Je voudrais, enfin, comme frère et comme père, dire : Colombie, ouvre ton cœur de peuple de Dieu et laisse-toi réconcilier. Ne crains pas la vérité ni la justice. Chers Colombiens : n’ayez pas peur de demander ni d’offrir le pardon. Ne résistez pas à la réconciliation pour vous rapprocher, vous rencontrer comme des frères et dépasser les inimitiés. C’est le moment de guérir les blessures, de construire des ponts, d’aplanir les différences. C’est le moment de désactiver les haines, et de renoncer aux vengeances, et de s’ouvrir à la cohabitation fondée sur la justice, sur la vérité et sur la création d’une véritable culture de la rencontre fraternelle. Puissions-nous vivre en harmonie et dans la fraternité, comme désire le Seigneur. Prions-le pour être des constructeurs de paix ; que là où il y a la haine et le ressentiment, nous mettions l’amour et la miséricorde (cf. Prière attribuée à saint François d’Assise).

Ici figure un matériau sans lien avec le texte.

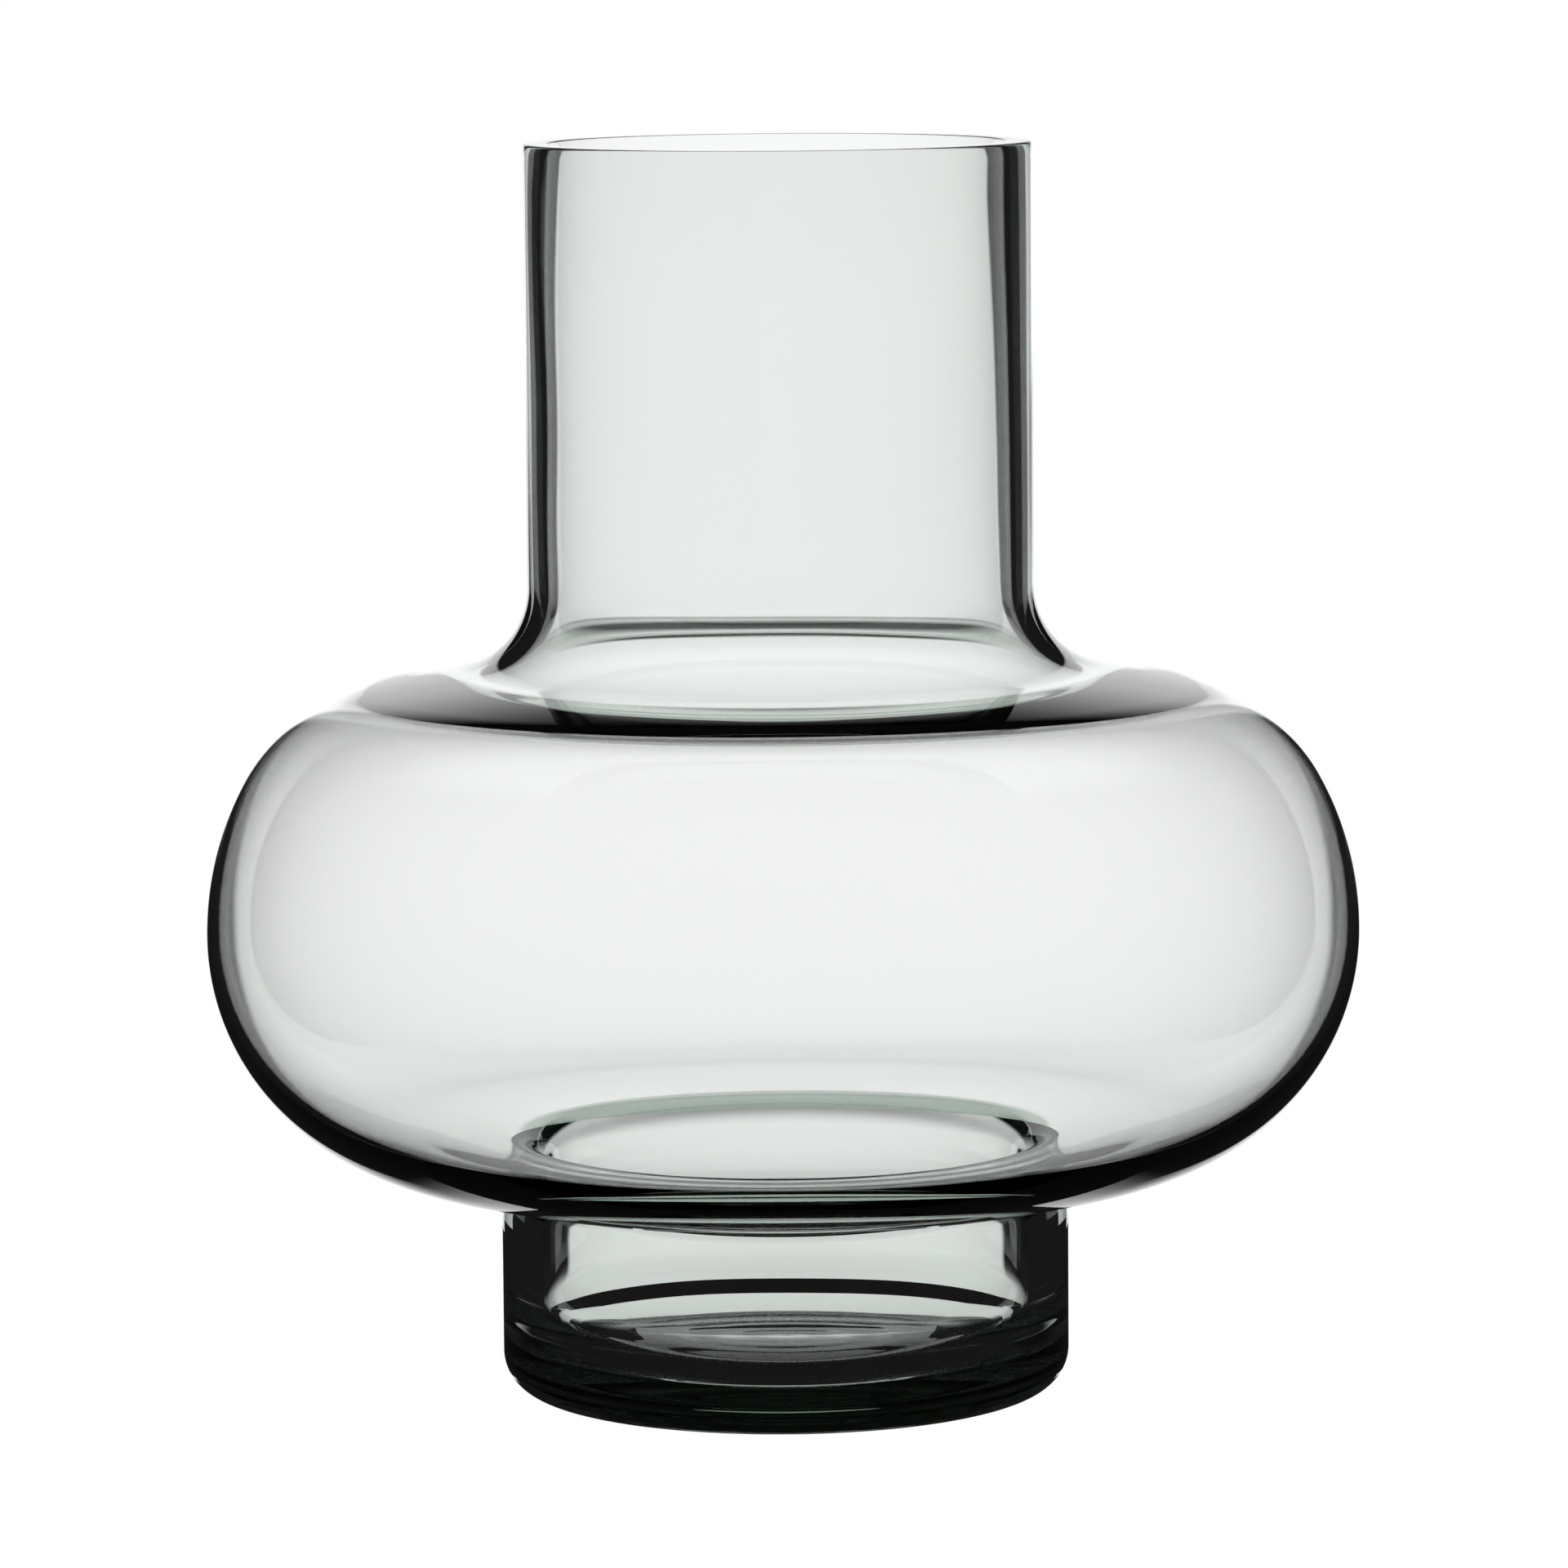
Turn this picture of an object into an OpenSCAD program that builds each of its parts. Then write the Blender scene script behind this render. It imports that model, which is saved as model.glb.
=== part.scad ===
// A mouth-blown clear glass vase: a straight round neck on a wide flattened bulb, standing on
// a short thick-walled foot. The whole vase is one piece of glass, and the inside of the foot
// is open to the bulb. Millimetres, +Z up, the origin at the centre of the base.

/* [Outside] */
// Height from the table to the rim
height = 330; // [315:1:350]
// Outside diameter of the neck
neck_d = 133; // [128:1:138]
// Outside diameter of the bulb at its widest
bulb_d = 304; // [298:1:312]
// Height of the bulb's widest line above the table
widest_z = 123; // [121:1:130]
// Outside diameter of the foot
foot_d = 150; // [144:1:156]
// Radius of the foot's bottom corner
foot_corner_r = 11; // [8:0.5:12]

/* [Bulb curves] */
// Radius of the curve below the widest line
low_curve_r = 65; // [62:1:66]
// Angle that curve turns through before the flatter underside starts
low_curve_turn = 75; // [73:1:77]
// Radius of the bulb's flatter underside
underside_r = 340; // [250:5:450]
// Radius of the curve above the widest line
high_curve_r = 83; // [78:1:88]
// Angle that curve turns through before the tighter shoulder starts
high_curve_turn = 29; // [25:1:33]
// Radius of the shoulder's edge
shoulder_r = 50; // [46:1:54]
// Angle the shoulder's edge turns through
shoulder_turn = 48; // [44:1:51]
// Radius of the shoulder's flatter top
shoulder_top_r = 320; // [250:5:400]
// Radius of the sweep from the shoulder up into the neck
neck_sweep_r = 22; // [16:1:28]

/* [Glass thickness] */
// Wall at the mouth
mouth_wall = 7; // [6.5:0.1:8]
// Length of the straight inside wall at the mouth
mouth_land = 16; // [8:1:24]
// Length over which the mouth's wall thins to the neck's wall
mouth_taper = 40; // [20:1:50]
// Wall of the neck
neck_wall = 5.8; // [5:0.1:6.4]
// Wall where the shoulder sweeps up into the neck
sweep_wall = 7.2; // [6:0.1:8]
// Wall along the shoulder's edge
shoulder_wall = 2.6; // [2.2:0.1:4]
// Wall at the bulb's widest line
bulb_wall = 2.8; // [2.4:0.1:4]
// Wall halfway down the curve below the widest line
low_wall = 4.3; // [3.5:0.1:5.5]
// Wall of the bulb's underside
underside_wall = 7.2; // [6.5:0.1:8]
// Wall of the foot
foot_wall = 10.5; // [9:0.5:12]

/* [Foot inside] */
// Thickness of the foot's floor
floor_thick = 10.5; // [8:0.5:13]
// Rounding of the edge where the bulb's inside floor turns down into the foot
opening_edge_r = 12; // [8:0.5:14]
// Rounding between the foot's inside wall and its floor
floor_corner_r = 18; // [8:1:22]

/* [Rim and base] */
// Rounding of both edges of the rim
rim_round = 0.7; // [0.4:0.1:1.5]
// Diameter of the polished hollow under the base
hollow_d = 92; // [60:1:100]
// Depth of the polished hollow under the base
hollow_depth = 4; // [1:0.1:5]

/* [Hidden] */
glass_colour = [0.80, 0.87, 0.84, 0.5];
// Largest angle one straight edge of a curve stands for
edge_angle = 4;
// Radius on the outside as far as which the bulb's inside follows the underside
inside_start_r = 100;
$fn = 96;

neck_r = neck_d / 2;
bulb_r = bulb_d / 2;
foot_r = foot_d / 2;
hollow_r = hollow_d / 2;
mouth_bore_r = neck_r - mouth_wall;
foot_bore_r = foot_r - foot_wall;

// The outline's curves meet without a kink, so each centre lies on the line through the last
// curve's centre and the point where the two curves meet.
low_centre = [bulb_r - low_curve_r, widest_z];
underside_centre = next_centre(low_centre, low_curve_r, underside_r, -low_curve_turn);
underside_end = -acos((foot_r - underside_centre.x) / underside_r);
inside_start = -acos((inside_start_r - underside_centre.x) / underside_r);

high_centre = [bulb_r - high_curve_r, widest_z];
shoulder_start = high_curve_turn;
shoulder_centre = next_centre(high_centre, high_curve_r, shoulder_r, shoulder_start);
top_start = shoulder_start + shoulder_turn;
top_centre = next_centre(shoulder_centre, shoulder_r, shoulder_top_r, top_start);

// The sweep into the neck touches the neck's side and the shoulder's top.
sweep_x = neck_r + neck_sweep_r;
sweep_z = top_centre.y + sqrt(pow(shoulder_top_r + neck_sweep_r, 2) - pow(sweep_x - top_centre.x, 2));
top_end = atan2(sweep_z - top_centre.y, sweep_x - top_centre.x);

// The inside follows the underside as far as inside_start, then runs on straight at the slope
// it has there, down to the rounded edge of the foot's opening.
inside_slope = 90 + inside_start;
inside_end = arc_point(underside_centre, underside_r - underside_wall, inside_start);
edge_x = foot_bore_r + opening_edge_r;
edge_z = inside_end.y - (inside_end.x - edge_x) * tan(inside_slope) - opening_edge_r / cos(inside_slope);

// Radius of the sphere that cuts the polished hollow, and half the angle it spans.
dish_r = (pow(hollow_r, 2) + pow(hollow_depth, 2)) / (2 * hollow_depth);
dish_angle = asin(hollow_r / dish_r);

function next_centre(centre, r_from, r_to, angle) =
    centre - (r_to - r_from) * [cos(angle), sin(angle)];

function arc_point(centre, r, angle) = centre + r * [cos(angle), sin(angle)];

// An arc whose radius changes evenly from r_from to r_to
function blend_points(centre, r_from, r_to, from, to, step = edge_angle) =
    let (n = max(2, ceil(abs(to - from) / step)))
    [for (i = [0 : n]) arc_point(centre, r_from + (r_to - r_from) * i / n, from + (to - from) * i / n)];

function arc_points(centre, r, from, to, step = edge_angle) =
    blend_points(centre, r, r, from, to, step);

// The outside from the middle of the base up to the rim's outer edge
function outside_points() = concat(
    arc_points([0, hollow_depth - dish_r], dish_r, 90, 90 - dish_angle, dish_angle / 6),
    arc_points([foot_r - foot_corner_r, foot_corner_r], foot_corner_r, -90, 0, 10),
    arc_points(underside_centre, underside_r, underside_end, -low_curve_turn, 1),
    arc_points(low_centre, low_curve_r, -low_curve_turn, 0),
    arc_points(high_centre, high_curve_r, 0, shoulder_start),
    arc_points(shoulder_centre, shoulder_r, shoulder_start, top_start),
    arc_points(top_centre, shoulder_top_r, top_start, top_end, 1),
    arc_points([sweep_x, sweep_z], neck_sweep_r, top_end - 180, -180, 8),
    arc_points([neck_r - rim_round, height - rim_round], rim_round, 0, 90, 30)
);

// The inside from the rim's inner edge down to the middle of the floor
function inside_points() = concat(
    arc_points([mouth_bore_r + rim_round, height - rim_round], rim_round, 90, 180, 30),
    [
        [mouth_bore_r, height - rim_round - mouth_land],
        [neck_r - neck_wall, height - rim_round - mouth_land - mouth_taper]
    ],
    blend_points([sweep_x, sweep_z], neck_sweep_r + neck_wall, neck_sweep_r + sweep_wall,
                 -180, top_end - 180, 8),
    blend_points(top_centre, shoulder_top_r - sweep_wall, shoulder_top_r - shoulder_wall,
                 top_end, top_start, 1),
    arc_points(shoulder_centre, shoulder_r - shoulder_wall, top_start, shoulder_start),
    blend_points(high_centre, high_curve_r - shoulder_wall, high_curve_r - bulb_wall,
                 shoulder_start, 0),
    blend_points(low_centre, low_curve_r - bulb_wall, low_curve_r - low_wall,
                 0, -low_curve_turn / 2),
    blend_points(low_centre, low_curve_r - low_wall, low_curve_r - underside_wall,
                 -low_curve_turn / 2, -low_curve_turn),
    arc_points(underside_centre, underside_r - underside_wall, -low_curve_turn, inside_start, 1),
    arc_points([edge_x, edge_z], opening_edge_r, 90 + inside_slope, 180, 12),
    arc_points([foot_bore_r - floor_corner_r, floor_thick + floor_corner_r], floor_corner_r, 0, -90, 10),
    [[0, floor_thick]]
);

module glass_vessel() {
    color(glass_colour)
    rotate_extrude()
    polygon(concat(outside_points(), inside_points()));
}

glass_vessel();
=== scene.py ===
"""Looks for the mouth-blown glass vase: the glass itself, the studio round it and the camera.

Metres, +Z up, the vase's axis on Z and its base on z = 0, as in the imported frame.
"""

import math

import bpy
from mathutils import Matrix, Vector


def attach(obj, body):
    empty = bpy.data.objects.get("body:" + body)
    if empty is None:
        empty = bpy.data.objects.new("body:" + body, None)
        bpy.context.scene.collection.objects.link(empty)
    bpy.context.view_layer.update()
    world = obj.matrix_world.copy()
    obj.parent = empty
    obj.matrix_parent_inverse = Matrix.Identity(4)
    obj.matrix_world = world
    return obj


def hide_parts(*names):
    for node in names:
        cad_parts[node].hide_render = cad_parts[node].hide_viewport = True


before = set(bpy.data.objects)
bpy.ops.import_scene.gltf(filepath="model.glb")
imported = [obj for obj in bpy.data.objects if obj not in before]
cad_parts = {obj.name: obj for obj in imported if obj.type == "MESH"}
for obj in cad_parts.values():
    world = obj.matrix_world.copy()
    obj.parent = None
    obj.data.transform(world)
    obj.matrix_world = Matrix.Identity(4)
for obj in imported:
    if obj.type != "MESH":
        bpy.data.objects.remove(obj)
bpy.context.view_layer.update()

MM = 0.001
# Points closer than this are one point
SAME_POINT = 1e-6

# ---- The vase's outside: the part's sizes, with the bulb 0.1 mm less to stay in the part's box ----
HEIGHT = 330 * MM
NECK_R = 66.5 * MM
BULB_R = 151.9 * MM
FOOT_R = 75 * MM
WIDEST_Z = 123 * MM
FOOT_CORNER_R = 11 * MM
LOW_CURVE_R, LOW_CURVE_TURN = 65 * MM, 75
UNDERSIDE_R = 340 * MM
HIGH_CURVE_R, HIGH_CURVE_TURN = 83 * MM, 29
SHOULDER_R, SHOULDER_TURN = 50 * MM, 48
SHOULDER_TOP_R = 320 * MM
NECK_SWEEP_R = 22 * MM
RIM_ROUND = 0.7 * MM
HOLLOW_R, HOLLOW_DEPTH = 46 * MM, 4 * MM

# ---- Glass thickness, square to the outside, from the underside up to the mouth ---------------
INSIDE_START_R = 100 * MM
WALL_UNDERSIDE = 7.3 * MM
WALL_LOW_END = 7.0 * MM
LOW_MIDDLE = 45
WALL_LOW_MIDDLE = 4.3 * MM
WALL_WIDEST = 2.8 * MM
WALL_HIGH_END = 2.35 * MM
WALL_SHOULDER = 2.4 * MM
WALL_TOP_START = 2.9 * MM
WALL_TOP_MIDDLE = 6.25 * MM
WALL_TOP_END = 7.2 * MM
WALL_NECK_FOOT = 5.6 * MM
WALL_NECK = 5.8 * MM
WALL_MOUTH = 6.8 * MM
NECK_FOOT_FADE = 45 * MM
MOUTH_FADE = 55 * MM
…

Et toutes ces intentions, les témoignages écoutés, les choses que chacun de vous sait dans son cœur, des histoires de décennies de douleur et de souffrance, je souhaite les déposer devant la statue du crucifié, le Christ noir de Bojaya :
Oh, Christ noir de Bojaya,
qui nous rappelles ta passion et ta mort ;
avec tes bras et tes pieds
ils t’ont arraché à tes enfants
qui cherchaient refuge en toi.
Oh, Christ noir de Bojaya,
qui nous regardes avec tendresse,
la sérénité règne sur ton visage ;
ton cœur bat aussi
pour nous accueillir dans ton amour.
Oh, Christ noir de Bojaya,
fais que nous nous engagions
à restaurer ton corps. Que nous soyons
tes pieds pour sortir à la rencontre
du frère dans le besoin ;
tes bras pour étreindre
celui qui a perdu sa dignité ;
tes mains pour bénir et consoler
celui qui pleure dans la solitude.
Fais que nous soyons témoins
de ton amour et de ton infinie miséricorde.
[Après la prière]
Nous avons prié Jésus, le Christ, le Christ mutilé. Avant de vous donner la bénédiction, je vous invite à prier notre Mère qui a eu le cœur transpercé par la douleur.
[Je vous salue Marie – Bénédiction].